How can time be different based on how fast you travel? Isn’t one second, one second everywhere? (I’m guessing not otherwise there would be no time dilation) but I just don’t understand what causes it or how to wrap my head around it

In: Physics

8 Answers

Anonymous 0 Comments

It helps to not think of time as some universal unmaliable property. There is an reason why we call it “Space Time”, that is because space and time usually are connected together always, when you bend space (gravity) you also end up affecting time. This is why time is the 4th dimesion, with 3 different space dimensions.

Right now, no one knows why time actually warps when observers compare clocks. All we know is that if it didn’t work this way, the universe would be completely different place.

So thus when you move fast towards the speed of light, you experience time exponentially slower in the perspectives of whatever your measuring your speed to, while you always experince time at a normal rate to yourself.

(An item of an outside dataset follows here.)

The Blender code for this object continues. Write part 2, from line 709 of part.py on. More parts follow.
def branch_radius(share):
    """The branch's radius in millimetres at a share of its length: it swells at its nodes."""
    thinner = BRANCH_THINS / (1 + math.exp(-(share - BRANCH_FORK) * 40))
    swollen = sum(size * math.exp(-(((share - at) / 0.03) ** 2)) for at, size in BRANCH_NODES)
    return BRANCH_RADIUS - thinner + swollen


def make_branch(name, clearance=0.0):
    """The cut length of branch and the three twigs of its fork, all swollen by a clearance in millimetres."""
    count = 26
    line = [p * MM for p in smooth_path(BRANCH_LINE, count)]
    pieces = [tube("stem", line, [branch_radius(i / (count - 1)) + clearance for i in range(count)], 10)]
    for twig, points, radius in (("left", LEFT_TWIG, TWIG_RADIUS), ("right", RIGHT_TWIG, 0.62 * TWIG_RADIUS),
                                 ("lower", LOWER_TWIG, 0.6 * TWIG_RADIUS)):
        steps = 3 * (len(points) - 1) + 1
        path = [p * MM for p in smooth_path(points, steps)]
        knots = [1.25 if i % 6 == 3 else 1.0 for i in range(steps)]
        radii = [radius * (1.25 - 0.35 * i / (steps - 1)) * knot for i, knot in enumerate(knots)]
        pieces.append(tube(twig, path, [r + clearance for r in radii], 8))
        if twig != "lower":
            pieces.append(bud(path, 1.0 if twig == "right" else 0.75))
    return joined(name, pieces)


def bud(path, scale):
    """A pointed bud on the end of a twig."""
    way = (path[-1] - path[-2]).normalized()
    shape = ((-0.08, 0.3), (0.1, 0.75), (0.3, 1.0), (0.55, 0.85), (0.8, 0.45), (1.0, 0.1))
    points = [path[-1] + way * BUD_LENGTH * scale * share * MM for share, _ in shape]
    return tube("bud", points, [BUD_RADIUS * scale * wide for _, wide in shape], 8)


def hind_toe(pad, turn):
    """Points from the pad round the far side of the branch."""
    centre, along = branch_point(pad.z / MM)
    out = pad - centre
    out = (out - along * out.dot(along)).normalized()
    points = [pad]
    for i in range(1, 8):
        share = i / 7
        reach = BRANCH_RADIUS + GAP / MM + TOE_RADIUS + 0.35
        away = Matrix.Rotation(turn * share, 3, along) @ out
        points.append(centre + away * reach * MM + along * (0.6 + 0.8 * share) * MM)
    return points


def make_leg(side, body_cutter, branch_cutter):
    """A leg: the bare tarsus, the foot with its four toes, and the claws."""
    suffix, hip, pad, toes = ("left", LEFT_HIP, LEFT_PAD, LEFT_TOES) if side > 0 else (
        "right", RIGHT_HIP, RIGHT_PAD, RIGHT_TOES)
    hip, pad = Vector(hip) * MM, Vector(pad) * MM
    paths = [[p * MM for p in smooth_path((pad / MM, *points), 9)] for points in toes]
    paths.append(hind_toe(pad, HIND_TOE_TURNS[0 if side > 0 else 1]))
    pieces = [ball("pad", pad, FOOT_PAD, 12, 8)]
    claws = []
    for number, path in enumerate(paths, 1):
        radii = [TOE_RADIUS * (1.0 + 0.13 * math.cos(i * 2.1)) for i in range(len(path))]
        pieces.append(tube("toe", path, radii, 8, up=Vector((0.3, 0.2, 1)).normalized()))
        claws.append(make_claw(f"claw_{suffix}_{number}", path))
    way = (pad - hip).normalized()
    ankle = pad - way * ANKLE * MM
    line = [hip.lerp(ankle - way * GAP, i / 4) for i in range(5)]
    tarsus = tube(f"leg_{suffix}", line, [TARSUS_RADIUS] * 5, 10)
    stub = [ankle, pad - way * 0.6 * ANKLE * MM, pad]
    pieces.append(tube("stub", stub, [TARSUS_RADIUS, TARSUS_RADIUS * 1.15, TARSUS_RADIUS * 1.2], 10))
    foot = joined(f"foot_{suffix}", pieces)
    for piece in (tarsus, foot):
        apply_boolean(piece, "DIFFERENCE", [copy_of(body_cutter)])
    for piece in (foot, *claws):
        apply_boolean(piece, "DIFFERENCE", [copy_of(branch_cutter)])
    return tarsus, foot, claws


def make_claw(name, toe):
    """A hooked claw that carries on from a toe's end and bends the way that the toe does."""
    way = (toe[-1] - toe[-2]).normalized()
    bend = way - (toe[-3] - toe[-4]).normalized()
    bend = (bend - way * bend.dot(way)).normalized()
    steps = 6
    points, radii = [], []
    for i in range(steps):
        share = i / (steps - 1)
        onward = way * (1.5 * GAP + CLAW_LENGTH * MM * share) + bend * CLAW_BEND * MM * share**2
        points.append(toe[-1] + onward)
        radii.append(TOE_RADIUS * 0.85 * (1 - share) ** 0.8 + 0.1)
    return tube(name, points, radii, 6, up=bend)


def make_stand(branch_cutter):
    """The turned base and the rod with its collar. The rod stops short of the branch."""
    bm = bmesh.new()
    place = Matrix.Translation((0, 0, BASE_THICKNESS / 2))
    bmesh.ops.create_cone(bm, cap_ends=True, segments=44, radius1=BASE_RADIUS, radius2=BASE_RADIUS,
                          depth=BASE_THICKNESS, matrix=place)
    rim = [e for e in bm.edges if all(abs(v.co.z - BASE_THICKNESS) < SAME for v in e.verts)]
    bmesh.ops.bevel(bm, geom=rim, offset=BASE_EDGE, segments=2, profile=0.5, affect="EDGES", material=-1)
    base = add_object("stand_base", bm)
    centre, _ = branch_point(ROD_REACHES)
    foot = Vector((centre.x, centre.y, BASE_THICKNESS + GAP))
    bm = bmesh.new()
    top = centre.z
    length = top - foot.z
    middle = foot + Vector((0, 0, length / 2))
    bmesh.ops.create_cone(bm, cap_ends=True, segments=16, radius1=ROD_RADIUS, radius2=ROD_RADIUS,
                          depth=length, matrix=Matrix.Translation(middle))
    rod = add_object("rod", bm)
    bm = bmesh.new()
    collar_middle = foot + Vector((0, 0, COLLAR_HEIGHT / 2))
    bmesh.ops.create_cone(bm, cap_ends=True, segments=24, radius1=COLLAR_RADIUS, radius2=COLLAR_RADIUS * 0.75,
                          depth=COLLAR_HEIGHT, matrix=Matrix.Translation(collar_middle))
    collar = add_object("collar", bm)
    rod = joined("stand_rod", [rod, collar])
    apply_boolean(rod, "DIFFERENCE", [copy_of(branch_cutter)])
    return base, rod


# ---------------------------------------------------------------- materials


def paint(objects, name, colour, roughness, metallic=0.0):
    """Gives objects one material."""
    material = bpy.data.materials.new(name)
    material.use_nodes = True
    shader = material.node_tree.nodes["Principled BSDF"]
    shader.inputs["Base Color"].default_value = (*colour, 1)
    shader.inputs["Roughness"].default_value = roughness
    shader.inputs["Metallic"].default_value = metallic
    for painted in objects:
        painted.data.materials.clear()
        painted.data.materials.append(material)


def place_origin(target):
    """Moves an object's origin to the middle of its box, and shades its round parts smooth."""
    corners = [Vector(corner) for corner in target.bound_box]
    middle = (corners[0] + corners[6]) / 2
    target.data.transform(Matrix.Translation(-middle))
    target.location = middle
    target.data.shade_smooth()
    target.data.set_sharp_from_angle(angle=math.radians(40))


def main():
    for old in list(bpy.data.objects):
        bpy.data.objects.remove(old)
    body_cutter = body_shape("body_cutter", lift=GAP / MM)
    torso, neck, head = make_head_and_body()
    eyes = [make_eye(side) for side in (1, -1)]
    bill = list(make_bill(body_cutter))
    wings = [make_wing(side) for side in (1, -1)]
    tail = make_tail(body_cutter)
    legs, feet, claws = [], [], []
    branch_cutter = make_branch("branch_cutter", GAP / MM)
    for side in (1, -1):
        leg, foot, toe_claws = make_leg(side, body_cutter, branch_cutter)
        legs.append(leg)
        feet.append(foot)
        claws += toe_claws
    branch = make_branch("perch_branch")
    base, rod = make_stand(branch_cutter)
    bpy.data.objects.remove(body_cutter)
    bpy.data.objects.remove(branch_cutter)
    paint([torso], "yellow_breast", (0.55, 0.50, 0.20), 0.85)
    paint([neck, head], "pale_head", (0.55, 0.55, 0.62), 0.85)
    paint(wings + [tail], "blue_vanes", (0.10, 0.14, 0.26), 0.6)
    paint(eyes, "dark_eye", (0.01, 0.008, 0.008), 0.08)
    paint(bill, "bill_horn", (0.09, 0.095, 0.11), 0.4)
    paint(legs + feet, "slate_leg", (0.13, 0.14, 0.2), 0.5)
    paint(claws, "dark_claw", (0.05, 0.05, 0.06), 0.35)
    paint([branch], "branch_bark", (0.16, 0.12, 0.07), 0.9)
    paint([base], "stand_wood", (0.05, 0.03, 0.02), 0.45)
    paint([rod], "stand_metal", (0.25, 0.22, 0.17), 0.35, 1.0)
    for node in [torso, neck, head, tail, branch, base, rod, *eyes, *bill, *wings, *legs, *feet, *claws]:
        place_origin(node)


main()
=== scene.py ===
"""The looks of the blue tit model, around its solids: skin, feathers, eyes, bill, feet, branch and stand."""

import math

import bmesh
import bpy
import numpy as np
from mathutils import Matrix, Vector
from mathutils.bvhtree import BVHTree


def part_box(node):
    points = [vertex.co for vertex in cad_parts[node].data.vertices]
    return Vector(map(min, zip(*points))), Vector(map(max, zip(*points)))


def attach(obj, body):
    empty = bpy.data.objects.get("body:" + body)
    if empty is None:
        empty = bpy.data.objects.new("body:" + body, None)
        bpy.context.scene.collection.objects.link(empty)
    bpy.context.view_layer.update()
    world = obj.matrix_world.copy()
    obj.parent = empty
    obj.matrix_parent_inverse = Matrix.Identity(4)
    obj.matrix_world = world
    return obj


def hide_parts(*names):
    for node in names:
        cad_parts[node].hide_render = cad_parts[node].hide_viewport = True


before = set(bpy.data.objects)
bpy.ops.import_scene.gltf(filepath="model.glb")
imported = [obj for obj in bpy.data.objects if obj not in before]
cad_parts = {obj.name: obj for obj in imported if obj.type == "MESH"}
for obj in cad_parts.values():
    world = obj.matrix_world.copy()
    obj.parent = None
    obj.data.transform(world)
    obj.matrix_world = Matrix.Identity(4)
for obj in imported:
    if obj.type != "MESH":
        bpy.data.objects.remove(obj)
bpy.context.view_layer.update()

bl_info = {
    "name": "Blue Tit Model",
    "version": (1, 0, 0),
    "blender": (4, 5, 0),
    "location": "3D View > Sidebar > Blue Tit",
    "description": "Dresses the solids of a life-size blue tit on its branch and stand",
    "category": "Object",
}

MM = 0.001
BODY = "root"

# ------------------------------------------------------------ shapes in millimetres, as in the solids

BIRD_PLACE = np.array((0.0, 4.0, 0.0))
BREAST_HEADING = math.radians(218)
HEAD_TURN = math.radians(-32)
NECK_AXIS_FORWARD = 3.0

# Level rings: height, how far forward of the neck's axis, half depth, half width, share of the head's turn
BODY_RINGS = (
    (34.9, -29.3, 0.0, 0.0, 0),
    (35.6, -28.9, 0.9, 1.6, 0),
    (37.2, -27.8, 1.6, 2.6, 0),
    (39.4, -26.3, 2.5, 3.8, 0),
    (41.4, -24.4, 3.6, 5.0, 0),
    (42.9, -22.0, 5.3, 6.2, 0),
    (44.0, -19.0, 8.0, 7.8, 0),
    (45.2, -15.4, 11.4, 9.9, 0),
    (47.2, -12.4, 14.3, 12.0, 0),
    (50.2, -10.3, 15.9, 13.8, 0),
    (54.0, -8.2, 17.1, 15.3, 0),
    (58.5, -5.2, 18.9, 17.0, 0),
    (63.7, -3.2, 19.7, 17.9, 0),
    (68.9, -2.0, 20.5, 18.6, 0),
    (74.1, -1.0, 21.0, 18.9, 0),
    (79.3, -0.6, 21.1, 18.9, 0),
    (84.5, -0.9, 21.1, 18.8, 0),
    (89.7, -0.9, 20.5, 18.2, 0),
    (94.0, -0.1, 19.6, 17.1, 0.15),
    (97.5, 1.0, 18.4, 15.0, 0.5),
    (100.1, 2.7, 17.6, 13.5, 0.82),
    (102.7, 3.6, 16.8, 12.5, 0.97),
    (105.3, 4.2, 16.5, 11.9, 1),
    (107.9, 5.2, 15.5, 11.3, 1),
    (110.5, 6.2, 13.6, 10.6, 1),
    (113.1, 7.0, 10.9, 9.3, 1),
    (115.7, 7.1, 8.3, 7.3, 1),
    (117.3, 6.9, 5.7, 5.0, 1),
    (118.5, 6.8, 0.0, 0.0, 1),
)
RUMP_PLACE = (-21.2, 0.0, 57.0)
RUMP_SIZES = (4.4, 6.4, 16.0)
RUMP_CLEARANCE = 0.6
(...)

Also no matter what reference frame you compare, the speed of light or the speed limit is the same.

When looking at things that goes at the speed of light such as a photon, we see them go at max space speed, but zero time speed.

Photons (light) also very rarely actually reaches the speed limit of the universe as it gets slowed down in many cases. Which is why scientists have calculated photons have an life span of on average of 3 years, but to us non speedsters, they last for a billion billion years.